Huitième commandement: Tu renforceras tes institutions budgétaires.
Maintenir l’ajustement budgétaire dans la durée exige des institutions budgétaires appropriées. Les institutions actuelles ont laissé s’accumuler avant la crise une dette publique sans précédent et sont donc insuffisantes. Il faut de meilleures règles budgétaires, notamment en Europe; de meilleures procédures budgétaires, notamment aux Etats-Unis, où, du moins pour le Congrès, le budget ne porte que sur une année à la fois; et un meilleur suivi budgétaire, notamment par des entités budgétaires indépendantes du type de celle récemment créée au Royaume-Uni.
Neuvième commandement: Tu assureras une bonne coordination entre ta politique monétaire et ta politique budgétaire.
En période de rééquilibrage budgétaire, les taux d’intérêt ne devraient pas être relevés aussi rapidement que lors d’autres phases de reprise économique. Il est donc mal venu de vouloir durcir tout de suite la politique monétaire dans les pays développés.
Dixième commandement: Tu assureras une bonne coordination de ta politique avec celle des autres pays.
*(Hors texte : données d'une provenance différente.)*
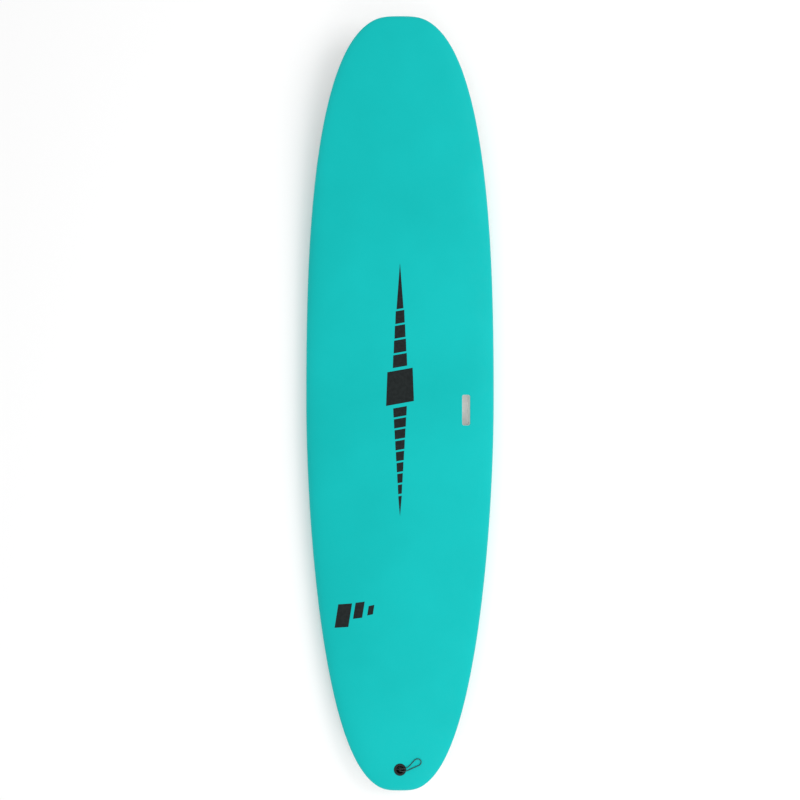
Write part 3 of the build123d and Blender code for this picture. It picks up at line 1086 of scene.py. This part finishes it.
@dataclass
class FoamSkin:
    """The foam deck skin that wraps the rails, as one smooth shell with its seats cut in."""

    shape: BoardShape
    sections: int = 130
    strip: int = 10
    rail: int = 12
    deck: int = 44

    def build(self, material: bpy.types.Material, cutters: list[bpy.types.Object]) -> bpy.types.Object:
        """Builds and cuts the skin.

        Args:
            material: Foam finish.
            cutters: Solids to cut out of it.

        Returns:
            The skin.
        """
        points: list[Point3] = []
        places = self.shape.stations(self.sections)
        for y in places:
            right = self.shape.ring(y, self.strip, self.rail, self.deck)
            left = [(-x, z) for x, z in reversed(right[1:-1])]
            points += [(x, y, z) for x, z in right + left]
        n = len(points) // len(places)
        faces: list[tuple[int, ...]] = []
        for row in range(len(places) - 1):
            a, b = row * n, (row + 1) * n
            faces += [(a + i, b + i, b + (i + 1) % n, a + (i + 1) % n) for i in range(n)]
        faces.append(tuple(range(n)))
        faces.append(tuple(reversed(range(len(points) - n, len(points)))))
        skin = mesh_object("foam_skin", points, faces, material)
        clean = bmesh.new()
        clean.from_mesh(skin.data)
        bmesh.ops.remove_doubles(clean, verts=clean.verts, dist=SKIN_MERGE)
        bmesh.ops.recalc_face_normals(clean, faces=clean.faces)
        clean.to_mesh(skin.data)
        clean.free()
        for cutter in cutters:
            cut(skin, cutter)
        shade(skin, SKIN_SHARP_ANGLE)
        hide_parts("deck_skin")
        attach(skin, "board")
        LOG.info("foam skin built, %d faces", len(skin.data.polygons))
        return skin


@dataclass
class PrintedMarks:
    """Plain printed marks: a column of bars, slanted dashes and a ring, none of them lettering.

    A column bar is (top, foot, half width at the top, half width at the foot), and a half width of 0
    is a point. A tail bar is (left, right, high, low).
    """

    shape: BoardShape
    lift: float = 0.00022
    grid: float = 0.012
    column_lean: float = 0.18
    underside_shift: float = -0.028
    slivers: tuple[Bar, ...] = ((0.461, 0.316, 0.000, 0.011), (-0.277, -0.341, 0.0055, 0.000))
    middle_bar: Bar = (0.122, 0.016, 0.040, 0.044)
    upper_bar: Bar = (0.310, 0.270, 0.0135, 0.0148)
    upper_bars: int = 4
    upper_step: float = 0.046
    upper_growth: float = 0.0026
    lower_bar: Bar = (0.004, -0.025, 0.0215, 0.0203)
    lower_bars: int = 8
    lower_step: float = 0.035
    lower_growth: float = -0.0021
    tail_bars: tuple[Bar, ...] = (
        (-0.208, -0.164, -0.622, -0.697),
        (-0.149, -0.120, -0.616, -0.667),
        (-0.104, -0.086, -0.626, -0.656),
    )
    tail_slant: float = 0.16
    tail_rise: float = 0.004
    ring_y: float = -0.649
    ring_steps: int = 48
    rings: dict[str, Point2] = field(
        default_factory=lambda: {"underside_ring": (0.0385, 0.035), "underside_dot": (0.020, 0.0165)}
    )

    def height(self, x: float, y: float, side: Face) -> float:
        """Height of the printed surface.

        Args:
            x: Place across.
            y: Place along.
            side: Face that carries the mark.

        Returns:
            Height just off that face.
        """
        if side is Face.DECK:
            return self.shape.deck_z(x, y) + self.lift
        return self.shape.rocker(y) - self.lift

    def score(self, work: bmesh.types.BMesh, outlines: list[list[Point2]], axis: int) -> None:
        """Cuts the flat outlines across, so that they can follow the board.

        Args:
            work: Mesh of the outlines.
            outlines: Closed outlines seen from above.
            axis: 0 for cuts along x, 1 for cuts along y.
        """
        values = [point[axis] for outline in outlines for point in outline]
        low, high = min(values), max(values)
        normal = (1.0, 0.0, 0.0) if axis == 0 else (0.0, 1.0, 0.0)
        for i in range(1, int((high - low) / self.grid) + 1):
            at = low + i * self.grid
            place = (at, 0.0, 0.0) if axis == 0 else (0.0, at, 0.0)
            everything = work.verts[:] + work.edges[:] + work.faces[:]
            bmesh.ops.bisect_plane(work, geom=everything, plane_co=place, plane_no=normal)

    def patch(
        self, name: str, outlines: list[list[Point2]], side: Face, material: bpy.types.Material
    ) -> bpy.types.Object:
        """Prints flat outlines onto a face.

        Args:
            name: Object name.
            outlines: Closed outlines seen from above.
            side: Face that carries the mark.
            material: Ink finish.

        Returns:
            The printed mark.
        """
        work = bmesh.new()
        for outline in outlines:
            work.faces.new([work.verts.new((x, y, 0.0)) for x, y in outline])
        for axis in (0, 1):
            self.score(work, outlines, axis)
        for vert in work.verts:
            vert.co.z = self.height(vert.co.x, vert.co.y, side)
        bmesh.ops.recalc_face_normals(work, faces=work.faces)
        if (work.faces[:][0].normal.z > 0) != (side is Face.DECK):
            bmesh.ops.reverse_faces(work, faces=work.faces)
        mesh = bpy.data.meshes.new(name)
        work.to_mesh(mesh)
        work.free()
        thing = bpy.data.objects.new(name, mesh)
        bpy.context.collection.objects.link(thing)
        mesh.materials.append(material)
        mesh.polygons.foreach_set("use_smooth", [True] * len(mesh.polygons))
        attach(thing, "board")
        LOG.info("%s printed", name)
        return thing

    def run(self, bar: Bar, count: int, step: float, growth: float) -> list[Bar]:
        """A run of bars, each one a step further down.

        Args:
            bar: The first bar of the run.
            count: How many bars it has.
            step: Distance from bar to bar.
            growth: Change of the half widths from bar to bar.

        Returns:
            The bars.
        """
        top, foot, half_top, half_foot = bar
        return [
            (top - step * i, foot - step * i, half_top + growth * i, half_foot + growth * i)
            for i in range(count)
        ]

    def column(self, shift: float, lean: float) -> list[list[Point2]]:
        """A slim column of plain slanted bars between two long slivers.

        Args:
            shift: Place of the whole column along the board.
            lean: Slant of the bars, height over width, with its sign.

        Returns:
            Outlines of slivers and bars.
        """
        rows = list(self.slivers)
        rows += self.run(self.upper_bar, self.upper_bars, self.upper_step, self.upper_growth)
        rows.append(self.middle_bar)
        rows += self.run(self.lower_bar, self.lower_bars, self.lower_step, self.lower_growth)
        bars = []
        for top, foot, half_top, half_foot in rows:
            high, low = top + shift, foot + shift
            upper = [(half_top, high + lean * half_top), (-half_top, high - lean * half_top)]
            lower = [(-half_foot, low - lean * half_foot), (half_foot, low + lean * half_foot)]
            if half_top == 0.0:
                bars.append([(0.0, high), *lower])
            elif half_foot == 0.0:
                bars.append([(0.0, low), *upper])
            else:
                bars.append([*lower, *upper])
        return bars

    def ring(self, cy: float, outer: float, inner: float) -> list[list[Point2]]:
        """A plain ring on the centre line, cut into short strips.

        Args:
            cy: Centre along the board.
            outer: Outer radius.
            inner: Inner radius.

        Returns:
            Outlines of the strips.
        """
        angles = [2 * math.pi * i / self.ring_steps for i in range(self.ring_steps + 1)]
        return [
            [
                (radius * math.cos(angle), cy + radius * math.sin(angle))
                for radius, angle in ((inner, a), (outer, a), (outer, b), (inner, b))
            ]
            for a, b in zip(angles, angles[1:])
        ]

    def build(self, ink: bpy.types.Material) -> None:
        """Prints all marks.

        Args:
            ink: Ink finish.
        """
        lean = self.column_lean
        self.patch("deck_column", self.column(0.0, lean), Face.DECK, ink)
        self.patch("underside_column", self.column(self.underside_shift, -lean), Face.UNDERSIDE, ink)
        bars = []
        for left, right, high, low in self.tail_bars:
            slant, rise = self.tail_slant * (high - low), self.tail_rise
            foot = [(left, low), (right, low + rise)]
            bars.append([*foot, (right + slant, high + rise), (left + slant, high)])
        self.patch("tail_bars", bars, Face.DECK, ink)
        for name, (outer, inner) in self.rings.items():
            self.patch(name, self.ring(self.ring_y, outer, inner), Face.UNDERSIDE, ink)


@dataclass
class InnerBoard:
    """The layers inside: core planks, stringers, blocks and backing foam, and the slick."""

    def dress(self, slick: bpy.types.Material) -> None:
        """Gives the inner pieces and the slick their finish.

        Args:
            slick: Finish of the slick.
        """
        beads = BeadFoamFinish().build()
        wood = PlywoodFinish().build()
        block = FineFoamFinish("dense_foam", (0.70, 0.67, 0.52), (0.58, 0.55, 0.42)).build()
        backing = FineFoamFinish("backing_foam", (0.80, 0.80, 0.77), (0.68, 0.68, 0.66)).build()
        layers = (
            (beads, ("core_outer_left", "core_inner_left", "core_inner_right", "core_outer_right")),
            (wood, ("stringer_left", "stringer_center", "stringer_right")),
            (block, ("fin_block_left", "fin_block_right", "fin_block_center", "tail_block")),
            (backing, ("bottom_backing",)),
            (slick, ("bottom_slick",)),
        )
        for material, names in layers:
            for name in names:
                paint_node(name, material)
        LOG.info("inner layers and slick dressed")


@dataclass
class Studio:
    """Camera, soft lights and floor."""

    camera_place: Point3 = (0.0, 0.027, 2.70)
    lens: float = 37.17
    sensor: float = 36.0
    sight: float = 60.0
    lamps: dict[str, tuple[Point3, float, float]] = field(
        default_factory=lambda: {"key": ((2.6, 1.0, 2.7), 45.0, 2.2), "tail": ((0.9, -2.6, 2.2), 22.0, 1.8)}
    )
    daylight: float = 0.90
    floor_reach: float = 90.0
    floor_drop: float = 0.0005

    def build(self) -> None:
        """Sets the camera, the lights and the floor.

        The floor lies just under the board.
        """
        self.build_camera()
        self.build_lights()
        reach = self.floor_reach
        corners = [(-reach, -reach, 0), (reach, -reach, 0), (reach, reach, 0), (-reach, reach, 0)]
        floor = mesh_object("floor", corners, [(0, 1, 2, 3)], FloorFinish().build())
        floor.location.z = -self.floor_drop
        LOG.info("studio set")

    def build_camera(self) -> None:
        """Sets the camera.

        It looks straight down on the deck, with the nose at the top.
        """
        scene = bpy.context.scene
        camera = bpy.data.cameras.new("camera")
        camera.lens = self.lens
        camera.sensor_width = self.sensor
        camera.clip_end = self.sight
        eye = bpy.data.objects.new("camera", camera)
        eye.location = self.camera_place
        scene.collection.objects.link(eye)
        scene.camera = eye

    def build_lights(self) -> None:
        """Sets the lamps and the even light all round.

        A lamp is (place, energy, size), and points at the middle of the board.
        """
        scene = bpy.context.scene
        for name, (place, energy, size) in self.lamps.items():
            light = bpy.data.lights.new(name, "AREA")
            light.energy, light.size = energy, size
            lamp = bpy.data.objects.new(name, light)
            lamp.location = place
            lamp.rotation_euler = (Vector((0, 0, 0)) - Vector(place)).to_track_quat("-Z", "Y").to_euler()
            scene.collection.objects.link(lamp)
        world = bpy.data.worlds.new("studio")
        world.use_nodes = True
        background = world.node_tree.nodes["Background"]
        background.inputs["Color"].default_value = (1.0, 1.0, 1.0, 1.0)
        background.inputs["Strength"].default_value = self.daylight
        scene.world = world
        scene.view_settings.view_transform = "Standard"


def paint_node(name: str, material: bpy.types.Material) -> None:
    """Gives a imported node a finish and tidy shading.

    Args:
        name: Node name.
        material: Its finish.
    """
    thing = frame["nodes"][name]
    thing.data.materials.clear()
    thing.data.materials.append(material)
    shade(thing, NODE_SHARP_ANGLE)


def main() -> None:
    """Builds the studio and dresses the board.

    The camera and the string come first.
    """
    Studio().build()
    shape = BoardShape()
    foam = DeckFoamFinish().build()
    slick = SlickFinish().build()
    black_tones = ((0.0075, 0.0095, 0.0095), (0.0045, 0.006, 0.006))
    black = MouldedFinish("black_plastic", *black_tones, specular=0.2).build()
    grey = MouldedFinish("grip_plastic", (0.86, 0.86, 0.84), (0.78, 0.78, 0.76), (0.42, 0.55)).build()
    white = MouldedFinish("box_plastic", (0.74, 0.745, 0.72), (0.68, 0.685, 0.66), (0.36, 0.48)).build()
    steel = SteelFinish().build()
    dark_steel = SteelFinish("blackened_steel", (0.050, 0.052, 0.052), (0.028, 0.030, 0.030)).build()
    braid = BraidFinish().build()
    fins, grip, plug = FinBoxes(shape), FingerGrip(shape), LeashPlug(shape)
    plug.dress(black, dark_steel, braid)
    cutters = fins.pockets(foam) + grip.pockets(foam) + plug.pockets(foam)
    FoamSkin(shape).build(foam, cutters)
    InnerBoard().dress(slick)
    fins.dress(white, steel)
    grip.dress(grey)
    PrintedMarks(shape).build(PrintInkFinish().build())


if __name__ == "__main__":
    main()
Dans un certain nombre d’économies avancées, la réduction du déficit budgétaire doit s’accompagner d’une diminution du déficit des transactions courantes. En d’autres termes, pour que la reprise se poursuive, les effets défavorables entraînés au départ par le rééquilibrage budgétaire sur la demande intérieure doivent être compensés par une augmentation de la demande extérieure. Mais cela implique que l’inverse se passe dans le reste du monde. Un certain nombre d’économies de marché émergentes doivent réduire leurs excédents courants et axer leurs politiques non plus sur la demande extérieure mais la demande intérieure. Les décisions prises récemment par la Chine constituent à cet égard une étape importante et tout à fait bienvenue. Il sera aussi important que les pays coordonnent leur action dans certains domaines structurels : il sera notamment essentiel à moyen terme de protéger les recettes budgétaires contre la concurrence fiscale croissante.
Observe ces commandements et tu connaîtras à la fois rééquilibrage des finances publiques et croissance soutenue.